“We’re all sitting in front of computers all day and maybe we’re not totally excited about our jobs, and even if we are, maybe we need something different when we get home,” Ms. Forbes said. “We don’t have our traditional communities like we used to. We’re all mobile and we move around a lot and travel—[Ravelry] is a nice way to connect with people when you already have something in common with them.”
There are plenty of groups on the site where crafters can connect and exchange information on message boards and chat rooms. Of course, New York–specific groups have sprouted up, too, like NYC Subway Knitters (800 members) and NYC’s Closeknit Crew (22 members).
“New York is kind of the epicenter of knitting. There’s so many groups, so many shops,” said Jennifer Fox, a 29-year-old dietician and researcher who organizes her Upper East Side Knitters group with Ravelry and Meetup.com. She said Ravelry, is an “instant community of people” that can keep new knitters informed and motivated—online and off.
Ms. Fox’s group is comprised of about 70 members, mostly in their 20s or early 30s and who either live or work on the Upper East Side. About half a dozen of them meet three times a month, sometimes at a members’ apartment for snacks and a tutorial, other times for themed gatherings at coffee shops and public spots. Ms. Fox once organized a trip to girly salon Dashing Diva so members could get pedicures and sip cosmos while they knitted.
Alyssa Pratt, 25, is one of the group’s members. “I don’t think we all would have met without the common bond of knitting,” she wrote in an email. “We don’t sit around and talk knitting. We sit, knit and just talk. I think its the best way to get to know someone new.”
Ms. Pratt also has a fiber shop on Etsy.com, an e-commerce site for crafters, and browses Ravelry for “market research.”
“You might see that a lot of people are dyeing things in purples and blues one month. I take that back to the dye pot and see what I can come up with. Its like my own little focus group,” she explained.
Aryn Morse, a 27-year-old employee at cozy yarn shop Knitty City at 79th Street on the Upper West Side, started a group for the store on Ravelry. “We have an email newsletter, but this is more interactive,” she said. Ms. Morse checks in on the site several times a day. She said customers often come in to the shop with patterns printed out directly from Ravelry’s site and ask for yarns that they heard about from other users.

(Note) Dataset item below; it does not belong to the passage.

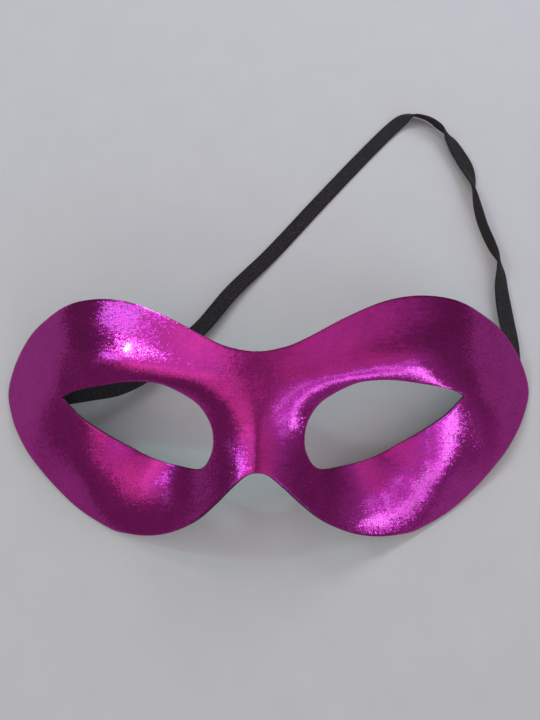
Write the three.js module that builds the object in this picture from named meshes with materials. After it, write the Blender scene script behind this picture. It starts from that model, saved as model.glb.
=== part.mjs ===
// A half-face masquerade mask in millimetres, +Z up: a moulded shell, the foil cloth that covers its front,
// and a flat elastic band. It lies face up on its temple and cheek rims, with the band on the surface behind.
import * as THREE from "three";

// Layers of the wall, counted from the front of the cloth.
const clothThickness = 0.35;
const layerGap = 0.3;
const shellThickness = 0.9;

// The moulded form is a height over the plan of the face: x runs across it, y from the cheeks to the brow.
const crownHeight = 45.9;
const crossCurve = 0.0057;
const crossEasing = 3.3e-7;
const foreheadStart = 10.5;
const foreheadCurve = 0.0018;
const cheekStart = 10;
const cheekSlope = 0.401;
const cheekRound = 5;
const noseRise = 16.5;
const noseHalfWidth = 24.2;
const noseTop = 8.1;
const noseBottom = -34.5;

// Soft swellings and hollows of the face: height, middle, reach both ways and slant.
const socket = { height: -10, centre: [25.8, -9.8], reach: [17.3, 19.6], slant: 0.246 };
const brow = { height: 3.4, centre: [31.8, 10.4], reach: [24.8, 7.6], slant: 0.3 };
const cheekbone = { height: 1.9, centre: [53.7, -17.6], reach: [9.7, 14], slant: -0.41 };

// The temple wing and the side of the cheek are flat slopes that meet the face in a soft crease.
const templeWing = { foot: 92.6, slope: 0.884, fall: 0.085, level: 8 };
const cheekWing = { foot: 79.2, slope: 0.977, turn: THREE.MathUtils.degToRad(44.9) };
const wingBlend = 10.2;
const creaseAtBrow = 5.1;
const creaseAtCheek = 3.4;
const creaseChange = 6;

// Right half of the trimmed edge, from the dip over the nose round the temple to the arch under it.
const halfOutline = [
  [0, 16.1], [8.2, 17.5], [15.1, 20.6], [25.6, 26.4], [36.2, 31.3], [45.5, 33.7], [55.4, 34.2],
  [62.6, 33.3], [69.5, 30.9], [76.8, 27.1], [82.6, 21.1], [86.4, 14.1], [87.7, 6.8], [84.6, -1.3],
  [80, -8.6], [75.5, -14.4], [67.2, -23.4], [58.6, -30.7], [48, -36.3], [41.9, -37.5], [35.6, -37.7],
  [29.2, -36.7], [23.4, -34.5], [17.6, -31.1], [12.5, -26.7], [7.4, -21.8], [3.2, -18.4], [0, -17.7],
];

// Right eye hole, from its pointed outer corner along the upper lid and back along the lower lid.
const eyeOutline = [
  [61.5, 4.4], [57.6, 6], [47.4, 7.5], [38.3, 8.3], [30.6, 7.8], [25.7, 6.3], [19.1, 2.7],
  [15.6, -1.1], [13.5, -6.3], [13.8, -12.2], [17.2, -16.8], [24.7, -16.3], [33.3, -14.1], [41.6, -9.9],
  [48.9, -5.7], [55.6, -1.3], [61.5, 4.4],
];

// Stretches of the edge and of the eye hole that face each other: first and last point of each, and its steps.
const templeStretch = { edge: [12, 6], eye: [0, 3], steps: 12 };
const foreheadStretch = { edge: [6, 0], eye: [3, 6], steps: 14 };
const bridgeStretch = { edge: null, eye: [6, 9], steps: 7 };
const noseStretch = { edge: [27, 21], eye: [9, 11], steps: 9 };
const cheekStretch = { edge: [21, 12], eye: [11, 16], steps: 18 };
const stepsAcross = 7;

// The mask leans on the surface it lies on, so that its temples and cheeks touch together.
const restingLean = THREE.MathUtils.degToRad(16);

// The elastic band: its section, and its route as x, y, z and the roll of its width in degrees.
const bandWidth = 5.8;
const bandThickness = 0.9;
const bandEdgeRound = 0.2;
const bandSteps = 76;
const bandRoute = [
  [-82.3, 9.9, 2.1, 18.5], [-76.1, 8.2, 7.2, 15.5], [-70.6, 7.6, 11.6, 9], [-64, 8.8, 13.4, 8],
  [-56.1, 11.1, 10.9, 6], [-48.3, 14.1, 7.3, 4], [-40.7, 19.2, 4.9, 2], [-31.5, 28.3, 3.6, 0],
  [-22.3, 37.8, 2.9, 0], [-12.1, 52.2, 1.9, 0], [1.1, 67.5, 0.7, 0], [19.9, 90.7, 0.5, 0],
  [37.7, 112.1, 0.5, 0], [49.2, 124.9, 0.8, -2], [53.6, 128.4, 1.5, -15], [57.4, 129.2, 2.7, -48],
  [62.2, 127.4, 3.1, -60], [66.2, 123.9, 3.2, -72], [68.9, 120.5, 3.2, -64], [70.6, 116.7, 3, -33],
  [72.7, 111.3, 2.8, -15], [75.2, 104.8, 2.8, -13], [76.4, 99.4, 3, -36], [77.1, 92.4, 3.2, -80],
  [77.9, 84.5, 3.1, -98], [79.2, 76.5, 3.1, -98], [81.3, 69, 3.1, -94], [82.9, 63.8, 3.2, -75],
  [83.2, 58.6, 2.9, -50], [82.7, 52.1, 2.6, -28], [82.8, 44.6, 2.3, -14], [83, 38.2, 2.8, -15],
  [83.5, 30.8, 3.6, -28], [83.7, 24.8, 3.7, -40.5], [83.9, 18.7, 2.5, -40],
];

function easeStep(t) {
  const clamped = THREE.MathUtils.clamp(t, 0, 1);
  return clamped * clamped * (3 - 2 * clamped);
}

function swelling(across, y, { height, centre, reach, slant }) {
  const aside = (across - centre[0]) / reach[0];
  const along = (y - centre[1] - slant * (across - centre[0])) / reach[1];
  return height * Math.exp(-(aside ** 2) - along ** 2);
}

// The lower of two heights, rounded where they are nearly the same.
function softMin(first, second, blend) {
  const share = THREE.MathUtils.clamp(0.5 + (0.5 * (second - first)) / blend, 0, 1);
  return second + (first - second) * share - blend * share * (1 - share);
}

function formHeight(x, y) {
  const across = Math.sqrt(x * x + 1) - 1;
  let face = crownHeight - crossCurve * across ** 2 + crossEasing * across ** 4;
  face -= foreheadCurve * Math.max(y - foreheadStart, 0) ** 2;
  face -= cheekSlope * (Math.hypot(Math.max(cheekStart - y, 0), cheekRound) - cheekRound);
  const alongNose = easeStep((noseTop - y) / (noseTop - noseBottom));
  face += noseRise * alongNose * Math.exp(-((across / noseHalfWidth) ** 2));
  for (const shape of [socket, brow, cheekbone]) face += swelling(across, y, shape);
  const temple = templeWing.slope * (templeWing.foot - across) - templeWing.fall * (y - templeWing.level);
  const outwards = across * Math.cos(cheekWing.turn) - y * Math.sin(cheekWing.turn);
  const cheekSide = cheekWing.slope * (cheekWing.foot - outwards);
  const wings = softMin(temple, cheekSide, wingBlend);
  const upwards = 1 / (1 + Math.exp(-y / creaseChange));
  return softMin(face, wings, creaseAtCheek + (creaseAtBrow - creaseAtCheek) * upwards);
}

// A point of the wall: the form at x, y, moved inwards by a depth square to the surface.
function wallPoint(x, y, depth) {
  const reach = 0.05;
  const slopeX = (formHeight(x + reach, y) - formHeight(x - reach, y)) / (2 * reach);
  const slopeY = (formHeight(x, y + reach) - formHeight(x, y - reach)) / (2 * reach);
  const outward = new THREE.Vector3(-slopeX, -slopeY, 1).normalize();
  return new THREE.Vector3(x, y, formHeight(x, y)).addScaledVector(outward, -depth);
}

// Evenly spaced points on a curve between two of the points it was drawn through.
function evenPoints(curve, first, last, steps) {
  const spans = curve.points.length - 1;
  const fine = 40 * Math.abs(last - first);
  const trail = Array.from({ length: fine + 1 }, (_, i) =>
    curve.getPoint((first + ((last - first) * i) / fine) / spans));
  const travelled = [0];
  for (let i = 1; i <= fine; i++) travelled.push(travelled[i - 1] + trail[i].distanceTo(trail[i - 1]));
  return Array.from({ length: steps + 1 }, (_, k) => {
    const target = (travelled[fine] * k) / steps;
    let i = 1;
    while (i < fine && travelled[i] < target) i++;
    const share = (target - travelled[i - 1]) / (travelled[i] - travelled[i - 1]);
    return trail[i - 1].clone().lerp(trail[i], share);
  });
}

function planPoints(list) {
  return list.map(([x, y]) => new THREE.Vector2(x, y));
}

// Pairs of facing points, edge and eye hole, once round the right half.
function facingPairs() {
  const half = planPoints(halfOutline);
  const mirrored = (point) => new THREE.Vector2(-point.x, point.y);
  const edgeCurve = new THREE.SplineCurve([mirrored(half[1]), ...half, mirrored(half[half.length - 2])]);
  const eyeCurve = new THREE.SplineCurve(planPoints(eyeOutline));
  const middle = new THREE.LineCurve(half[0], half[half.length - 1]);
  const pairs = [];
  for (const stretch of [templeStretch, foreheadStretch, bridgeStretch, noseStretch, cheekStretch]) {
    const edge = stretch.edge
      ? evenPoints(edgeCurve, stretch.edge[0] + 1, stretch.edge[1] + 1, stretch.steps)
      : middle.getSpacedPoints(stretch.steps);
    const eye = evenPoints(eyeCurve, stretch.eye[0], stretch.eye[1], stretch.steps);
    for (let i = 0; i < stretch.steps; i++) {
      pairs.push({ edge: edge[i], eye: eye[i], trimmed: stretch.edge !== null });
    }
  }
  return pairs;
}

// A closed layer of the wall between two depths, with its trimmed edge and both eye holes.
function layerGeometry(frontDepth, backDepth) {
  const pairs = facingPairs();
  const corners = [];
  function face(points, flipped) {
    const order = flipped ? [0, 2, 1, 0, 3, 2] : [0, 1, 2, 0, 2, 3];
    for (const i of order) corners.push(...points[i].toArray());
  }
  for (const side of [1, -1]) {
    const flipped = side < 0;
    const at = (i, k, depth) => {
      const { edge, eye } = pairs[i % pairs.length];
      const plan = eye.clone().lerp(edge, k / stepsAcross);
      return wallPoint(side * plan.x, plan.y, depth);
    };
    for (let i = 0; i < pairs.length; i++) {
      for (let k = 0; k < stepsAcross; k++) {
        const front = [at(i, k, frontDepth), at(i, k + 1, frontDepth),
          at(i + 1, k + 1, frontDepth), at(i + 1, k, frontDepth)];
        const back = [at(i, k, backDepth), at(i, k + 1, backDepth),
          at(i + 1, k + 1, backDepth), at(i + 1, k, backDepth)];
        face(front, flipped);
        face(back, !flipped);
      }
      const rim = (k) => [at(i, k, frontDepth), at(i, k, backDepth),
        at(i + 1, k, backDepth), at(i + 1, k, frontDepth)];
      face(rim(0), !flipped);
      if (pairs[i].trimmed) face(rim(stepsAcross), flipped);
    }
  }
  const geometry = new THREE.BufferGeometry();
  geometry.setAttribute("position", new THREE.Float32BufferAttribute(corners, 3));
  geometry.computeVertexNormals();
  return geometry;
}

// A straight strip of the band's section, bent and rolled along the route.
function bandGeometry() {
  const halfWidth = bandWidth / 2;
  const halfThickness = bandThickness / 2;
  const section = new THREE.Shape([
    new THREE.Vector2(halfWidth, halfThickness - bandEdgeRound),
    new THREE.Vector2(halfWidth - bandEdgeRound, halfThickness),
    new THREE.Vector2(bandEdgeRound - halfWidth, halfThickness),
    new THREE.Vector2(-halfWidth, halfThickness - bandEdgeRound),
    new THREE.Vector2(-halfWidth, bandEdgeRound - halfThickness),
    new THREE.Vector2(bandEdgeRound - halfWidth, -halfThickness),
    new THREE.Vector2(halfWidth - bandEdgeRound, -halfThickness),
    new THREE.Vector2(halfWidth, bandEdgeRound - halfThickness),
  ]);
  const strip = new THREE.ExtrudeGeometry(section, { depth: 1, steps: bandSteps, bevelEnabled: false });
  const route = new THREE.CatmullRomCurve3(
    bandRoute.map(([x, y, z]) => new THREE.Vector3(x, y, z)), false, "centripetal");
  const rolls = new THREE.SplineCurve(bandRoute.map((point, i) => new THREE.Vector2(i, point[3])));
  const up = new THREE.Vector3(0, 0, 1);
  const place = strip.getAttribute("position");
  for (let i = 0; i < place.count; i++) {
    const along = place.getZ(i);
    const heading = route.getTangent(along);
    const sideways = new THREE.Vector3().crossVectors(up, heading).normalize();
    const upward = new THREE.Vector3().crossVectors(heading, sideways);
    const roll = THREE.MathUtils.degToRad(rolls.getPoint(along).y);
    const across = place.getX(i);
    const through = place.getY(i);
    const point = route.getPoint(along);
    point.addScaledVector(sideways, across * Math.cos(roll) - through * Math.sin(roll));
    point.addScaledVector(upward, across * Math.sin(roll) + through * Math.cos(roll));
    place.setXYZ(i, point.x, point.y, point.z);
  }
  strip.computeVertexNormals();
  return strip;
}

function piece(name, geometry, colour, roughness, metalness) {
  const material = new THREE.MeshStandardMaterial({ color: colour, roughness, metalness });
  const mesh = new THREE.Mesh(geometry, material);
  mesh.name = name;
  return mesh;
}

const shellFront = clothThickness + layerGap;
const mask = new THREE.Group();
mask.add(piece("foil_cloth", layerGeometry(0, clothThickness), "#b0249a", 0.38, 1));
mask.add(piece("mask_shell", layerGeometry(shellFront, shellFront + shellThickness), "#1d1b1e", 0.7, 0));

// Leaned, then set down with the middle of its outline over the origin.
mask.rotation.x = restingLean;
mask.updateMatrixWorld(true);
const extent = new THREE.Box3().setFromObject(mask, true);
mask.position.set(0, -(extent.min.y + extent.max.y) / 2, -extent.min.z);

const masquerade = new THREE.Group();
masquerade.add(mask);
masquerade.add(piece("elastic_band", bandGeometry(), "#232022", 0.9, 0));

export default masquerade;
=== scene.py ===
import math

import bmesh
import bpy
import numpy as np
from mathutils import Matrix, Vector


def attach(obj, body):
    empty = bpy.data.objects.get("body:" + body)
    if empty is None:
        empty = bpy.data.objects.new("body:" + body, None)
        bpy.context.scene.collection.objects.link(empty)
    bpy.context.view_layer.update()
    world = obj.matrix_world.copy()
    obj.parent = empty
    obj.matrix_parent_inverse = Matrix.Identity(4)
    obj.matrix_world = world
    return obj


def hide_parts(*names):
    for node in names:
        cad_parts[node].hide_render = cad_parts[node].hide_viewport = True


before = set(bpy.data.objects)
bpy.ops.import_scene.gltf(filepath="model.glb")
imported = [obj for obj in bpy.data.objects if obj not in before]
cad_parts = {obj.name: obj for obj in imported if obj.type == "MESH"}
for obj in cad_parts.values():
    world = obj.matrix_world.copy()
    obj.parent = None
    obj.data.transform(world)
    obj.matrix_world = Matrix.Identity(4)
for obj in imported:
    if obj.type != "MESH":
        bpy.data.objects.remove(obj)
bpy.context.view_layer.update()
scene = bpy.context.scene
mm = 0.001        # the frame is in metres, the sizes below are in millimetres
waveUnit = 0.314  # metres from crest to crest of a Wave Texture at scale 1


def colour(hexCode):
    channels = [int(hexCode[i:i + 2], 16) / 255 for i in (1, 3, 5)]
    return [c / 12.92 if c <= 0.04045 else ((c + 0.055) / 1.055) ** 2.4 for c in channels] + [1.0]


# adds one node with its settings, and for each input a value, a socket to link, or a node to link by its first output
def addNode(tree, kind, settings=None, inputs=None):
    node = tree.nodes.new(kind)
    for name, value in (settings or {}).items():
        setattr(node, name, value)
    for socket, value in (inputs or {}).items():
        if isinstance(value, bpy.types.Node):
            value = value.outputs[0]
        if isinstance(value, bpy.types.NodeSocket):
            tree.links.new(value, node.inputs[socket])
        else:
            node.inputs[socket].default_value = value
    return node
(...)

Knitty City’s owner Pearl Chin said Ravelry has increased her sales, and its users have become her store ambassadors throughout the site, recommending Knitty City in group forums. “We get a lot of out-of-town people who come up and say, I looked you up mainly on Ravelry, rather than Googling or on Yelp.”
“Yarn people are really caring, kind people,” Ms. Chin said, which is probably what makes Ravelry so successful. Much of the site’s content is user-generated, with tons of free tips, step-by-step instructions and patterns uploaded by its users. Dozens of volunteer editors have offered to help the Forbeses maintain the site, and members curate a weekly newsletter as well. The Forbeses created a section of the site called For the Love of Ravelry, where users can make suggestions for new features. Mr. Forbes said they’d like to remove the “beta” label soon, but plan to keep the site free to its users, partially because they already give so much back to the site.
Mr. Flood sees knitting as stitched into the fabric of New York for good, a situation that Ravelry has certainly helped. “It’s kind of filling that need for a tactile experience, which we rarely ever have anymore—especially with the Internet,” he said. “We’re not really touching anything anymore. There’s something about knitting, the everyday-life part that’s integrated into an art form, [that] I think is really unique and meaningful, too. It’s connected to something important.”
Maybe with Ravelry, people can knit their way to whatever that something is.